O Sindicato Nacional dos Médicos de Angola (SNMA) alerta para o aumento de mortes de crianças nos bancos de urgência dos hospitais, contrariando o discurso oficial do Governo que aponta para uma redução da mortalidade e um aumento da esperança de vida no país.
De acordo com o presidente do sindicato, Adriano Manuel, cerca de 700 crianças morreram até outubro deste ano apenas no Hospital Pediátrico David Bernardino, em Luanda, onde trabalha. O médico denuncia o colapso do sistema de saúde e afirma que os dados apresentados pelo Presidente João Lourenço, no recente discurso sobre o Estado da Nação, “não refletem a realidade” e são “difíceis de aceitar”.

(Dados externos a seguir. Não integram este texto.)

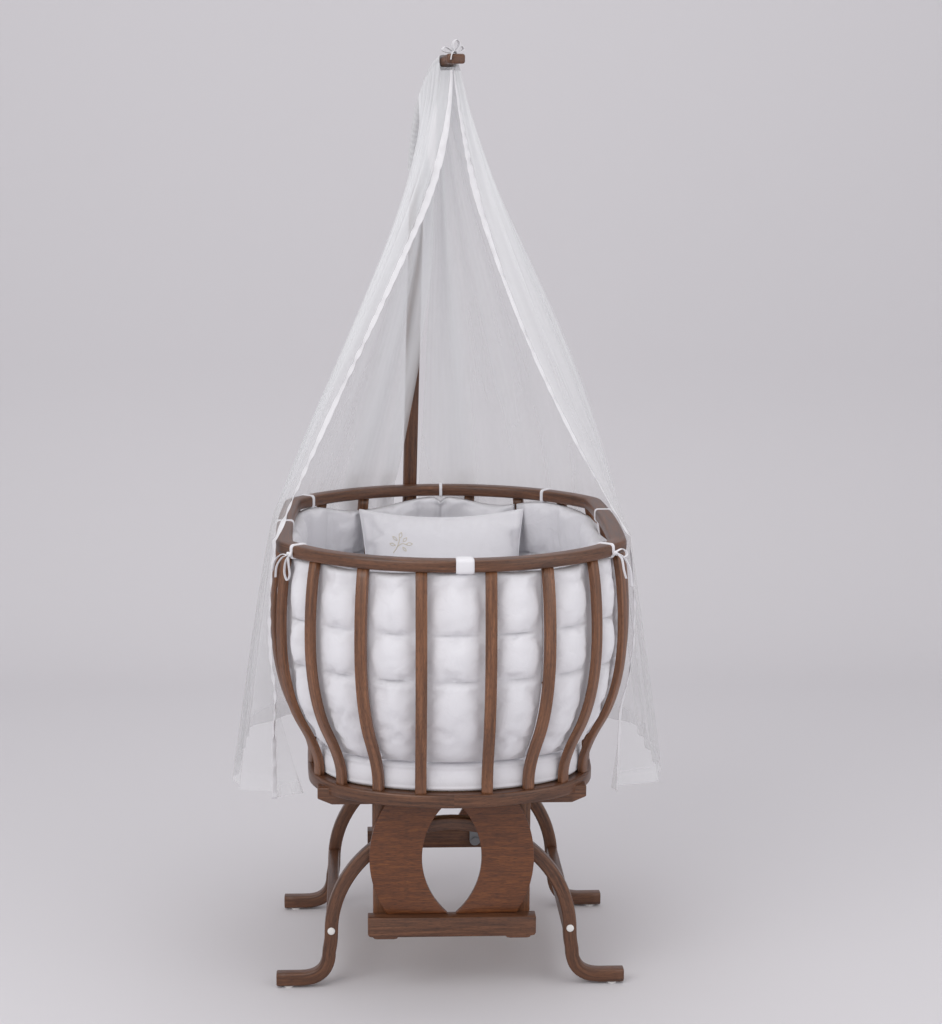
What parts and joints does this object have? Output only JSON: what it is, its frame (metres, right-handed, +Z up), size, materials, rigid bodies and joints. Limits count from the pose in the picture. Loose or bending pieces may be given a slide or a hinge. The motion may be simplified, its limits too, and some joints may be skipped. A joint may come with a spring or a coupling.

Segundo Adriano Manuel, a ligeira redução em alguns indicadores de mortalidade não se deve a políticas públicas eficazes, mas a fatores climáticos.
“Nos últimos tempos, houve uma diminuição das chuvas, o que reduziu a malária e a febre tifóide. Mas isso não é resultado da ação do Governo. A mortalidade continua preocupante”, declarou.
O médico explica que muitas crianças chegam ao hospital já em estado crítico por falhas no sistema de saúde primário:
“Elas não morrem porque não conseguimos tratar, mas porque chegam tarde demais. O sistema de saúde primário não funciona.”
A ministra da Saúde, Sílvia Lutucuta, rejeitou as informações apresentadas pelo sindicato e referiu-se aos resultados do Inquérito de Indicadores Múltiplos de Saúde, conduzido com apoio internacional, como prova de que a mortalidade tem diminuído.
“Não podemos olhar de forma leviana e dizer que há muitas mortes nos bancos de urgência. Os indicadores falam por si. Tivemos um inquérito internacional e os dados não apontam para um aumento de mortalidade”, afirmou.
Lutucuta acrescentou que a esperança de vida em Angola subiu para 64 anos, o que, segundo a governante, demonstra avanços no setor.
“Não estou a dizer que não há mortes. Há, sim. Mas não são muitas. A mortalidade tem baixado”, garantiu.
Adriano Manuel questiona a credibilidade desses dados, sublinhando que o agravamento da fome e da malnutrição torna o aumento da esperança de vida “incompreensível”.
“Vivemos um dos piores momentos nutricionais. Há crianças a comer no lixo, algo que não víamos há 10 ou 15 anos”, lamentou.
O médico alerta ainda para o crescimento de doenças crónicas como hipertensão e diabetes entre adultos de 40 a 50 anos, muitos dos quais sem acesso a medicamentos por falta de meios.
“Como se aumenta a esperança de vida num país onde as pessoas não têm dinheiro para comprar remédios?”, questiona.
O sindicato defende uma revisão urgente das políticas de saúde pública, com foco no reforço do sistema de saúde primário e no abastecimento regular dos hospitais, em vez da simples construção de novas infraestruturas.
Adriano Manuel denuncia ainda a falta de anestésicos, que tem levado ao cancelamento de cirurgias, e a escassez de materiais básicos como fios de sutura, ligaduras e gesso.
“O Governo investe em grandes hospitais, mas esquece o essencial. Qualquer profissional de saúde sabe que não há medicamentos nos hospitais”, criticou.
Enquanto o Governo exalta indicadores positivos, o Sindicato Nacional dos Médicos alerta que a realidade nos serviços de urgência continua dramática, com crianças a morrerem por falta de um sistema de saúde funcional e acessível.